(Rows from a dataset)
▶
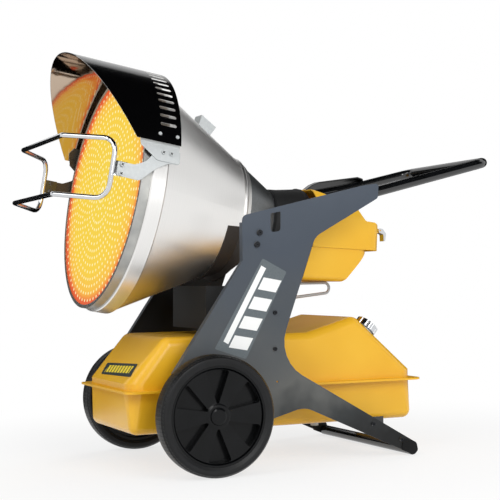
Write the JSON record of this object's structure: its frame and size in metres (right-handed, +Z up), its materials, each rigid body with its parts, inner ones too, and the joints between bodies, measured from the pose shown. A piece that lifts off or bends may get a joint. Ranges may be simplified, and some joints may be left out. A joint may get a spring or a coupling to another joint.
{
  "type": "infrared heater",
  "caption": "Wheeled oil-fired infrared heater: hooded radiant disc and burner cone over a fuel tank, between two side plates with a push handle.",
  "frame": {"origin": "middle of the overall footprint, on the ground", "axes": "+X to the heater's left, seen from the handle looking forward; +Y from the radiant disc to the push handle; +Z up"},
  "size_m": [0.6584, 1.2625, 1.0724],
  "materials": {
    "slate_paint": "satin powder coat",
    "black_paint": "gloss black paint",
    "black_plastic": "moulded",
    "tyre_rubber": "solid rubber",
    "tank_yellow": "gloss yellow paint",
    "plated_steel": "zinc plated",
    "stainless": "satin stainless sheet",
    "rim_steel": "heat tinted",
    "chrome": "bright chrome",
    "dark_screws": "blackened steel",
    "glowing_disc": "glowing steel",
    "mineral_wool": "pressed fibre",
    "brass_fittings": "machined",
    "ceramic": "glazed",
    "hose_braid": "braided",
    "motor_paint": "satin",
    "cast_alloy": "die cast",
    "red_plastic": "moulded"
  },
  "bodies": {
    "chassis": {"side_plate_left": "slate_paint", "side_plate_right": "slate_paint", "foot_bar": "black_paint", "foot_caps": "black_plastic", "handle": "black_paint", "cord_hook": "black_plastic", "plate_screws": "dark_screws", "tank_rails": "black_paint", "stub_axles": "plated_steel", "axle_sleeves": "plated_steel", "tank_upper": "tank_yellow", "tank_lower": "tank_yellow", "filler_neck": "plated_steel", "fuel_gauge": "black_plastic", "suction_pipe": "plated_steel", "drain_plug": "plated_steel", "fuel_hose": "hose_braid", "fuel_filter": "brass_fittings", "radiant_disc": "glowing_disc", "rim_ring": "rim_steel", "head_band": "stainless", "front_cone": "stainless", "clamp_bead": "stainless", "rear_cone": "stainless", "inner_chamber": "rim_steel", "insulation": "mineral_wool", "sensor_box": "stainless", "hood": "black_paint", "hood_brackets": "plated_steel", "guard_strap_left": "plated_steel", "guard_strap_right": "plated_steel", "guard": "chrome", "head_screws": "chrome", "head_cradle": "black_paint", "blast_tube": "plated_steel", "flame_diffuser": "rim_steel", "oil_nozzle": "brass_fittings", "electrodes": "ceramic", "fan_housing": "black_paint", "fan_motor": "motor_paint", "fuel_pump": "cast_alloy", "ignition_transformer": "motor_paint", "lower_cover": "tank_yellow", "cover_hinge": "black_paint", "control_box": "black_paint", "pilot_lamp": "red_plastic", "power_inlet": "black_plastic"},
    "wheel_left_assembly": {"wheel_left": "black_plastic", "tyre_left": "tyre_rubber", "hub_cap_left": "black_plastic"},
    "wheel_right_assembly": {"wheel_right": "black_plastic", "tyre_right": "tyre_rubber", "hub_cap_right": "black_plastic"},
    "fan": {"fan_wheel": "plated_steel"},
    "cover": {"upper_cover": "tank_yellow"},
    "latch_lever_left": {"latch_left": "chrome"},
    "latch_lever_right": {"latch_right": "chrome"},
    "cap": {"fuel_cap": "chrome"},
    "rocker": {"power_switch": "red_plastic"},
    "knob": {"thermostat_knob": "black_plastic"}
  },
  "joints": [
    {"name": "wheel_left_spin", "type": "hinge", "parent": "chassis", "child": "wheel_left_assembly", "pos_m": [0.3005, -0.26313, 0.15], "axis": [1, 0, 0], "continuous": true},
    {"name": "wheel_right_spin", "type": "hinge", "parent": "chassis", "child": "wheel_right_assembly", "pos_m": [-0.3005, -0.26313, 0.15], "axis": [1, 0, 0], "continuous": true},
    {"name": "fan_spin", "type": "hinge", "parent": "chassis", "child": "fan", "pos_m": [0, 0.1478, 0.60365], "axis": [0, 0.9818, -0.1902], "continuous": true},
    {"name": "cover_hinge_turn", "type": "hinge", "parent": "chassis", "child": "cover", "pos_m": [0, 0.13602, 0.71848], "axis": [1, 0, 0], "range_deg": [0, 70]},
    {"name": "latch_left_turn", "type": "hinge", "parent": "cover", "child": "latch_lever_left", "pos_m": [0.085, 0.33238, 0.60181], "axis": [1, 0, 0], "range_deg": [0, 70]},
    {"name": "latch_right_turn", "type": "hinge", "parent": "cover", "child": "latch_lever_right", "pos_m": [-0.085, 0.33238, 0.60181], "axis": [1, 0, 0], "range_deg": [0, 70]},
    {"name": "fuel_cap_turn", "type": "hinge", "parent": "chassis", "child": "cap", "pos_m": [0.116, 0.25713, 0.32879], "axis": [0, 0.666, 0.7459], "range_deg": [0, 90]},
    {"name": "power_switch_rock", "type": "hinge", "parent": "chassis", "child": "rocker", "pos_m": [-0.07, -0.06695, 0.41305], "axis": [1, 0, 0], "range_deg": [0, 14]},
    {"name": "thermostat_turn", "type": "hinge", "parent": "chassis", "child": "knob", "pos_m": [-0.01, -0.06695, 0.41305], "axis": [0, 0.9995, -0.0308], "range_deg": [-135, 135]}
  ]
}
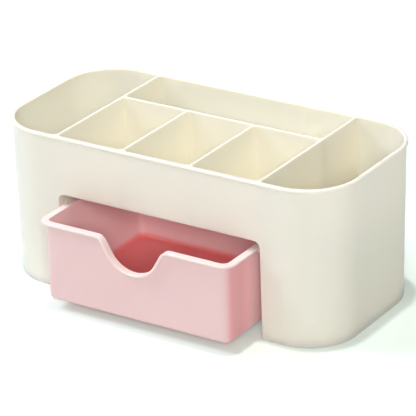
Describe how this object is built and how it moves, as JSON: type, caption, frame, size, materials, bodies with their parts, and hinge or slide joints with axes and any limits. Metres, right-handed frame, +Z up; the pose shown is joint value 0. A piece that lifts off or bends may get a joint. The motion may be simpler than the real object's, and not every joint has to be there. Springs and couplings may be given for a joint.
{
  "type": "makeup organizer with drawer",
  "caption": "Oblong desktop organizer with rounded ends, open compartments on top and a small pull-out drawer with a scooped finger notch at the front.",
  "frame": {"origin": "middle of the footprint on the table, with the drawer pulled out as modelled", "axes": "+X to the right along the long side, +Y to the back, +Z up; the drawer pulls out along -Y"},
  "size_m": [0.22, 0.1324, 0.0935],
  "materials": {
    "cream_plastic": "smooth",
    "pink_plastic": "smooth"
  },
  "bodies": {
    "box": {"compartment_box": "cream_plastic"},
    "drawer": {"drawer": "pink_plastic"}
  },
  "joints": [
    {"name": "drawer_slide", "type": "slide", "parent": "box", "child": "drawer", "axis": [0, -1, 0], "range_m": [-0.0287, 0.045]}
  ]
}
◀
### Written request
Write the data out again in full and exactly.

### Expected answer
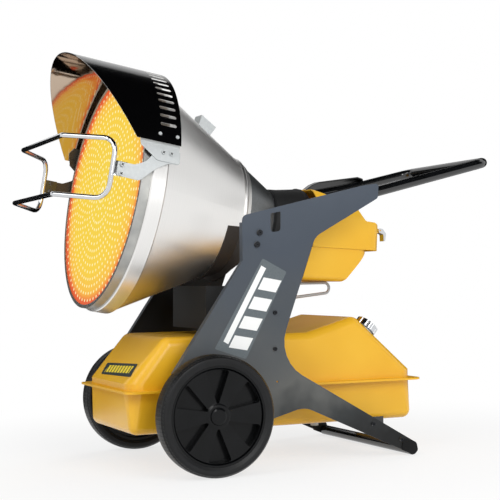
Write the JSON record of this object's structure: its frame and size in metres (right-handed, +Z up), its materials, each rigid body with its parts, inner ones too, and the joints between bodies, measured from the pose shown. A piece that lifts off or bends may get a joint. Ranges may be simplified, and some joints may be left out. A joint may get a spring or a coupling to another joint.
{
  "type": "infrared heater",
  "caption": "Wheeled oil-fired infrared heater: hooded radiant disc and burner cone over a fuel tank, between two side plates with a push handle.",
  "frame": {"origin": "middle of the overall footprint, on the ground", "axes": "+X to the heater's left, seen from the handle looking forward; +Y from the radiant disc to the push handle; +Z up"},
  "size_m": [0.6584, 1.2625, 1.0724],
  "materials": {
    "slate_paint": "satin powder coat",
    "black_paint": "gloss black paint",
    "black_plastic": "moulded",
    "tyre_rubber": "solid rubber",
    "tank_yellow": "gloss yellow paint",
    "plated_steel": "zinc plated",
    "stainless": "satin stainless sheet",
    "rim_steel": "heat tinted",
    "chrome": "bright chrome",
    "dark_screws": "blackened steel",
    "glowing_disc": "glowing steel",
    "mineral_wool": "pressed fibre",
    "brass_fittings": "machined",
    "ceramic": "glazed",
    "hose_braid": "braided",
    "motor_paint": "satin",
    "cast_alloy": "die cast",
    "red_plastic": "moulded"
  },
  "bodies": {
    "chassis": {"side_plate_left": "slate_paint", "side_plate_right": "slate_paint", "foot_bar": "black_paint", "foot_caps": "black_plastic", "handle": "black_paint", "cord_hook": "black_plastic", "plate_screws": "dark_screws", "tank_rails": "black_paint", "stub_axles": "plated_steel", "axle_sleeves": "plated_steel", "tank_upper": "tank_yellow", "tank_lower": "tank_yellow", "filler_neck": "plated_steel", "fuel_gauge": "black_plastic", "suction_pipe": "plated_steel", "drain_plug": "plated_steel", "fuel_hose": "hose_braid", "fuel_filter": "brass_fittings", "radiant_disc": "glowing_disc", "rim_ring": "rim_steel", "head_band": "stainless", "front_cone": "stainless", "clamp_bead": "stainless", "rear_cone": "stainless", "inner_chamber": "rim_steel", "insulation": "mineral_wool", "sensor_box": "stainless", "hood": "black_paint", "hood_brackets": "plated_steel", "guard_strap_left": "plated_steel", "guard_strap_right": "plated_steel", "guard": "chrome", "head_screws": "chrome", "head_cradle": "black_paint", "blast_tube": "plated_steel", "flame_diffuser": "rim_steel", "oil_nozzle": "brass_fittings", "electrodes": "ceramic", "fan_housing": "black_paint", "fan_motor": "motor_paint", "fuel_pump": "cast_alloy", "ignition_transformer": "motor_paint", "lower_cover": "tank_yellow", "cover_hinge": "black_paint", "control_box": "black_paint", "pilot_lamp": "red_plastic", "power_inlet": "black_plastic"},
    "wheel_left_assembly": {"wheel_left": "black_plastic", "tyre_left": "tyre_rubber", "hub_cap_left": "black_plastic"},
    "wheel_right_assembly": {"wheel_right": "black_plastic", "tyre_right": "tyre_rubber", "hub_cap_right": "black_plastic"},
    "fan": {"fan_wheel": "plated_steel"},
    "cover": {"upper_cover": "tank_yellow"},
    "latch_lever_left": {"latch_left": "chrome"},
    "latch_lever_right": {"latch_right": "chrome"},
    "cap": {"fuel_cap": "chrome"},
    "rocker": {"power_switch": "red_plastic"},
    "knob": {"thermostat_knob": "black_plastic"}
  },
  "joints": [
    {"name": "wheel_left_spin", "type": "hinge", "parent": "chassis", "child": "wheel_left_assembly", "pos_m": [0.3005, -0.26313, 0.15], "axis": [1, 0, 0], "continuous": true},
    {"name": "wheel_right_spin", "type": "hinge", "parent": "chassis", "child": "wheel_right_assembly", "pos_m": [-0.3005, -0.26313, 0.15], "axis": [1, 0, 0], "continuous": true},
    {"name": "fan_spin", "type": "hinge", "parent": "chassis", "child": "fan", "pos_m": [0, 0.1478, 0.60365], "axis": [0, 0.9818, -0.1902], "continuous": true},
    {"name": "cover_hinge_turn", "type": "hinge", "parent": "chassis", "child": "cover", "pos_m": [0, 0.13602, 0.71848], "axis": [1, 0, 0], "range_deg": [0, 70]},
    {"name": "latch_left_turn", "type": "hinge", "parent": "cover", "child": "latch_lever_left", "pos_m": [0.085, 0.33238, 0.60181], "axis": [1, 0, 0], "range_deg": [0, 70]},
    {"name": "latch_right_turn", "type": "hinge", "parent": "cover", "child": "latch_lever_right", "pos_m": [-0.085, 0.33238, 0.60181], "axis": [1, 0, 0], "range_deg": [0, 70]},
    {"name": "fuel_cap_turn", "type": "hinge", "parent": "chassis", "child": "cap", "pos_m": [0.116, 0.25713, 0.32879], "axis": [0, 0.666, 0.7459], "range_deg": [0, 90]},
    {"name": "power_switch_rock", "type": "hinge", "parent": "chassis", "child": "rocker", "pos_m": [-0.07, -0.06695, 0.41305], "axis": [1, 0, 0], "range_deg": [0, 14]},
    {"name": "thermostat_turn", "type": "hinge", "parent": "chassis", "child": "knob", "pos_m": [-0.01, -0.06695, 0.41305], "axis": [0, 0.9995, -0.0308], "range_deg": [-135, 135]}
  ]
}
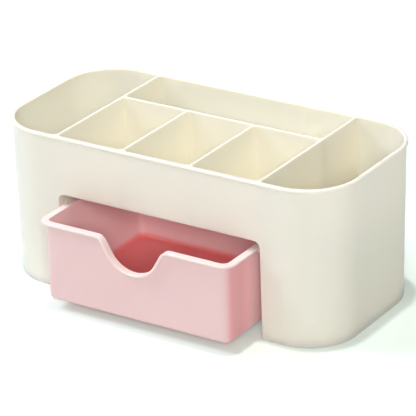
Describe how this object is built and how it moves, as JSON: type, caption, frame, size, materials, bodies with their parts, and hinge or slide joints with axes and any limits. Metres, right-handed frame, +Z up; the pose shown is joint value 0. A piece that lifts off or bends may get a joint. The motion may be simpler than the real object's, and not every joint has to be there. Springs and couplings may be given for a joint.
{
  "type": "makeup organizer with drawer",
  "caption": "Oblong desktop organizer with rounded ends, open compartments on top and a small pull-out drawer with a scooped finger notch at the front.",
  "frame": {"origin": "middle of the footprint on the table, with the drawer pulled out as modelled", "axes": "+X to the right along the long side, +Y to the back, +Z up; the drawer pulls out along -Y"},
  "size_m": [0.22, 0.1324, 0.0935],
  "materials": {
    "cream_plastic": "smooth",
    "pink_plastic": "smooth"
  },
  "bodies": {
    "box": {"compartment_box": "cream_plastic"},
    "drawer": {"drawer": "pink_plastic"}
  },
  "joints": [
    {"name": "drawer_slide", "type": "slide", "parent": "box", "child": "drawer", "axis": [0, -1, 0], "range_m": [-0.0287, 0.045]}
  ]
}